DATA BLOCK:
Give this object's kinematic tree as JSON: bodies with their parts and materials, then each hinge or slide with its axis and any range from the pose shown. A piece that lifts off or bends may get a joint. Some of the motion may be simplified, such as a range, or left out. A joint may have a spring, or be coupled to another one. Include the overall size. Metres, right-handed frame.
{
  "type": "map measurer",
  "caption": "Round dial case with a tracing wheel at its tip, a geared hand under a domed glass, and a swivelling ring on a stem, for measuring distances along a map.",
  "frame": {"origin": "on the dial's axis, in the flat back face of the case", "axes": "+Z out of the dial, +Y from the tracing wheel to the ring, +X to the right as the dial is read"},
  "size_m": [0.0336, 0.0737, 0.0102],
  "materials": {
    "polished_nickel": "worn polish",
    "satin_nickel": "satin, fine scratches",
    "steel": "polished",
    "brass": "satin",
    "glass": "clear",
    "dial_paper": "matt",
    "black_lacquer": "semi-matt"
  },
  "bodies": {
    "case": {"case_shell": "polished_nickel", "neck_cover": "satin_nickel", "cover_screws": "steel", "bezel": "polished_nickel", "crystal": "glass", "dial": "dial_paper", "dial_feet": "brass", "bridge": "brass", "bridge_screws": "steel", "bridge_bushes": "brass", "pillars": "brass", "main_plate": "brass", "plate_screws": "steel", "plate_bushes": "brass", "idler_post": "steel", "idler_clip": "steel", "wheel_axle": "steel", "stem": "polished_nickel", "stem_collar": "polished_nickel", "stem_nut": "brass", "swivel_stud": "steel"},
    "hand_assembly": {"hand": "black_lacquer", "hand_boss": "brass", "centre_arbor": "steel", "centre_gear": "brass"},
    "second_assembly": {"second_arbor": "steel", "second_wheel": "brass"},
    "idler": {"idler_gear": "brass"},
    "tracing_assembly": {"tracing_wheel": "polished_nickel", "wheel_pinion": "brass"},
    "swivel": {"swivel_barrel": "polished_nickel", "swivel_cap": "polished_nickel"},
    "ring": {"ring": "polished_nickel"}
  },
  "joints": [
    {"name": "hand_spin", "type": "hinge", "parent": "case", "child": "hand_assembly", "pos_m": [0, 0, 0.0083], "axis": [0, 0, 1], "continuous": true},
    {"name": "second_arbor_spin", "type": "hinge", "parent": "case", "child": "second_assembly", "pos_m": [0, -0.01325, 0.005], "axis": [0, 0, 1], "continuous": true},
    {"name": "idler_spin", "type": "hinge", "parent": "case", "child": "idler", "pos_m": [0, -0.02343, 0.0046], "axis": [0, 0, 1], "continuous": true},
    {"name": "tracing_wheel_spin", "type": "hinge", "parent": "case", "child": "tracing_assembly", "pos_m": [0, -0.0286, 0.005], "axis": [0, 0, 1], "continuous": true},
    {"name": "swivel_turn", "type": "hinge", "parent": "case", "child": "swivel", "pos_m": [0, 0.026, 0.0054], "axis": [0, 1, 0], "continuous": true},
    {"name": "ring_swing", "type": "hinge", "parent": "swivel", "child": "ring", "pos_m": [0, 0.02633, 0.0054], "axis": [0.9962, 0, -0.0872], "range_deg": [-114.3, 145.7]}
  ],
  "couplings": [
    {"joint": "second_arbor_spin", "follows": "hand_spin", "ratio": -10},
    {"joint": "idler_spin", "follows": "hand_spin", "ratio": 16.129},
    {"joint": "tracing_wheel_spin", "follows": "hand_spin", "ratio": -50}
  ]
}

STATED GOAL:
Show all lines from the listing above in which "with" appears.

ANSWER:
Give this object's kinematic tree as JSON: bodies with their parts and materials, then each hinge or slide with its axis and any range from the pose shown. A piece that lifts off or bends may get a joint. Some of the motion may be simplified, such as a range, or left out. A joint may have a spring, or be coupled to another one. Include the overall size. Metres, right-handed frame.
  "caption": "Round dial case with a tracing wheel at its tip, a geared hand under a domed glass, and a swivelling ring on a stem, for measuring distances along a map.",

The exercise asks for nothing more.